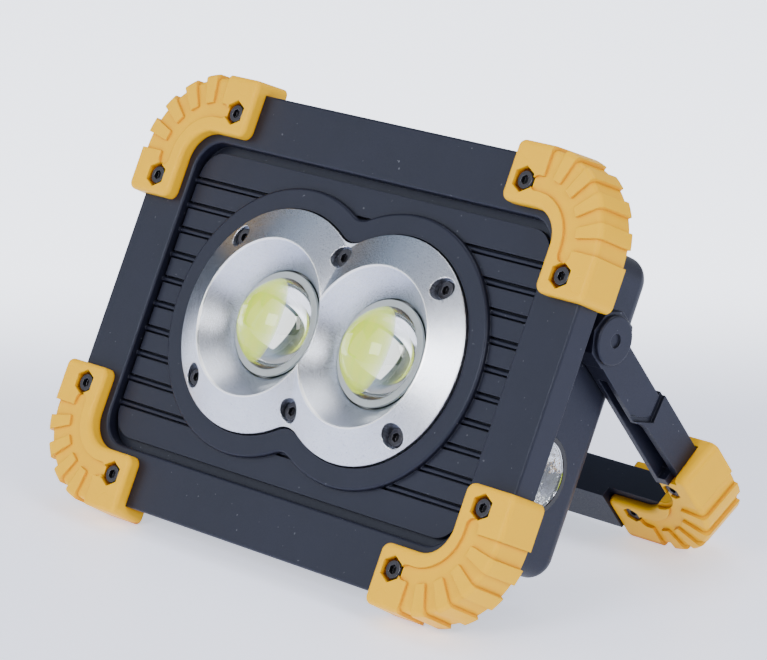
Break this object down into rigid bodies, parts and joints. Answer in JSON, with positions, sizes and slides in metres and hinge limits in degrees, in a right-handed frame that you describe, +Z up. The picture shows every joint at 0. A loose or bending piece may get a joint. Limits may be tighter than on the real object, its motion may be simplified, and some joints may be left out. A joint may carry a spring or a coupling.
{
  "type": "work light",
  "caption": "Folding rechargeable work light: ribbed frame with lensed lamps, toothed corner bumpers, side torch, battery box and a stand that doubles as a handle.",
  "frame": {"origin": "middle of the footprint on the floor, with the lamp leaning back on its open stand", "axes": "+X to the right along the lamp's width and the stand's pivot line, -Y out of the lamp's front, +Z up"},
  "size_m": [0.1848, 0.12, 0.1244],
  "materials": {
    "black_shell": "fine satin texture",
    "yellow_bumper": "satin thermoplastic rubber",
    "satin_silver": "satin",
    "raw_aluminium": "bare",
    "clear_lens": "clear",
    "phosphor": "matte",
    "black_steel": "black oxide",
    "spring_steel": "plated",
    "circuit_board": "lacquered",
    "cell_wrap": "shrink wrap",
    "light_window": "diffuse",
    "black_rubber": "matte",
    "black_gloss": "gloss",
    "chrome": "mirror"
  },
  "bodies": {
    "housing": {"front_shell": "black_shell", "back_plate": "black_shell", "rear_shell": "black_shell", "shell_gasket": "black_rubber", "shell_screws": "black_steel", "reflector_plate": "satin_silver", "plate_screws": "black_steel", "heat_sink": "raw_aluminium", "bumper_screws": "black_steel", "battery_cover": "black_shell", "battery_cover_screws": "black_steel", "battery_cell_upper": "cell_wrap", "battery_cell_lower": "cell_wrap", "battery_contacts": "spring_steel", "driver_board": "circuit_board", "usb_port": "spring_steel", "charge_port": "spring_steel", "switch_body": "black_shell", "indicator_lights": "light_window", "torch_bezel": "black_gloss", "torch_lens": "clear_lens", "torch_reflector": "chrome", "torch_led": "phosphor", "lens_left": "clear_lens", "lens_right": "clear_lens", "cob_board_left": "raw_aluminium", "cob_board_right": "raw_aluminium", "cob_phosphor_left": "phosphor", "cob_phosphor_right": "phosphor", "bumper_top_left": "yellow_bumper", "bumper_top_right": "yellow_bumper", "bumper_bottom_left": "yellow_bumper", "bumper_bottom_right": "yellow_bumper", "pivot_pin_left": "spring_steel", "pivot_pin_right": "spring_steel", "friction_washer_left": "black_rubber", "friction_washer_right": "black_rubber"},
    "stand": {"stand_arm_left": "black_shell", "stand_arm_right": "black_shell", "stand_crossbar": "black_shell", "stand_bumper_left": "yellow_bumper", "stand_bumper_right": "yellow_bumper", "stand_bumper_screws": "black_steel", "hinge_cap_left": "black_shell", "hinge_cap_right": "black_shell"},
    "power_button": {"power_button": "black_rubber"},
    "usb_flap": {"usb_flap": "black_rubber"}
  },
  "joints": [
    {"name": "stand_fold", "type": "hinge", "parent": "housing", "child": "stand", "pos_m": [0, -0.00184, 0.07499], "axis": [1, 0, 0], "range_deg": [-63.5, 116.5]},
    {"name": "power_press", "type": "slide", "parent": "housing", "child": "power_button", "axis": [0, -0.8968, 0.4425], "range_m": [0, 0.0012], "stiffness_N_per_m": 400, "springref_m": -0.0008},
    {"name": "usb_cover", "type": "hinge", "parent": "housing", "child": "usb_flap", "pos_m": [-0.06335, -0.00688, 0.03009], "axis": [0, 0.4425, 0.8968], "range_deg": [0, 110]}
  ]
}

*What needs to be done*
Copy out the whole listing exactly; please set it all down.

*Written answer*
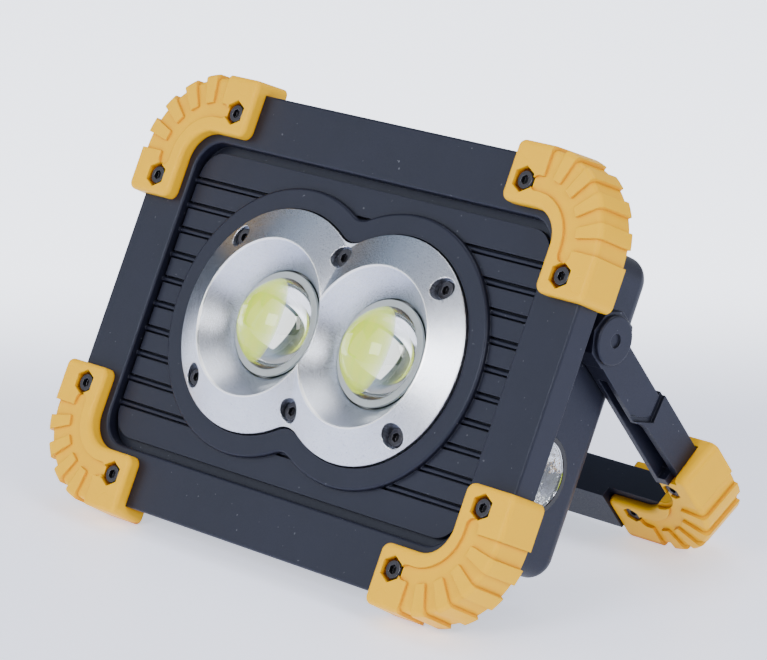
Break this object down into rigid bodies, parts and joints. Answer in JSON, with positions, sizes and slides in metres and hinge limits in degrees, in a right-handed frame that you describe, +Z up. The picture shows every joint at 0. A loose or bending piece may get a joint. Limits may be tighter than on the real object, its motion may be simplified, and some joints may be left out. A joint may carry a spring or a coupling.
{
  "type": "work light",
  "caption": "Folding rechargeable work light: ribbed frame with lensed lamps, toothed corner bumpers, side torch, battery box and a stand that doubles as a handle.",
  "frame": {"origin": "middle of the footprint on the floor, with the lamp leaning back on its open stand", "axes": "+X to the right along the lamp's width and the stand's pivot line, -Y out of the lamp's front, +Z up"},
  "size_m": [0.1848, 0.12, 0.1244],
  "materials": {
    "black_shell": "fine satin texture",
    "yellow_bumper": "satin thermoplastic rubber",
    "satin_silver": "satin",
    "raw_aluminium": "bare",
    "clear_lens": "clear",
    "phosphor": "matte",
    "black_steel": "black oxide",
    "spring_steel": "plated",
    "circuit_board": "lacquered",
    "cell_wrap": "shrink wrap",
    "light_window": "diffuse",
    "black_rubber": "matte",
    "black_gloss": "gloss",
    "chrome": "mirror"
  },
  "bodies": {
    "housing": {"front_shell": "black_shell", "back_plate": "black_shell", "rear_shell": "black_shell", "shell_gasket": "black_rubber", "shell_screws": "black_steel", "reflector_plate": "satin_silver", "plate_screws": "black_steel", "heat_sink": "raw_aluminium", "bumper_screws": "black_steel", "battery_cover": "black_shell", "battery_cover_screws": "black_steel", "battery_cell_upper": "cell_wrap", "battery_cell_lower": "cell_wrap", "battery_contacts": "spring_steel", "driver_board": "circuit_board", "usb_port": "spring_steel", "charge_port": "spring_steel", "switch_body": "black_shell", "indicator_lights": "light_window", "torch_bezel": "black_gloss", "torch_lens": "clear_lens", "torch_reflector": "chrome", "torch_led": "phosphor", "lens_left": "clear_lens", "lens_right": "clear_lens", "cob_board_left": "raw_aluminium", "cob_board_right": "raw_aluminium", "cob_phosphor_left": "phosphor", "cob_phosphor_right": "phosphor", "bumper_top_left": "yellow_bumper", "bumper_top_right": "yellow_bumper", "bumper_bottom_left": "yellow_bumper", "bumper_bottom_right": "yellow_bumper", "pivot_pin_left": "spring_steel", "pivot_pin_right": "spring_steel", "friction_washer_left": "black_rubber", "friction_washer_right": "black_rubber"},
    "stand": {"stand_arm_left": "black_shell", "stand_arm_right": "black_shell", "stand_crossbar": "black_shell", "stand_bumper_left": "yellow_bumper", "stand_bumper_right": "yellow_bumper", "stand_bumper_screws": "black_steel", "hinge_cap_left": "black_shell", "hinge_cap_right": "black_shell"},
    "power_button": {"power_button": "black_rubber"},
    "usb_flap": {"usb_flap": "black_rubber"}
  },
  "joints": [
    {"name": "stand_fold", "type": "hinge", "parent": "housing", "child": "stand", "pos_m": [0, -0.00184, 0.07499], "axis": [1, 0, 0], "range_deg": [-63.5, 116.5]},
    {"name": "power_press", "type": "slide", "parent": "housing", "child": "power_button", "axis": [0, -0.8968, 0.4425], "range_m": [0, 0.0012], "stiffness_N_per_m": 400, "springref_m": -0.0008},
    {"name": "usb_cover", "type": "hinge", "parent": "housing", "child": "usb_flap", "pos_m": [-0.06335, -0.00688, 0.03009], "axis": [0, 0.4425, 0.8968], "range_deg": [0, 110]}
  ]
}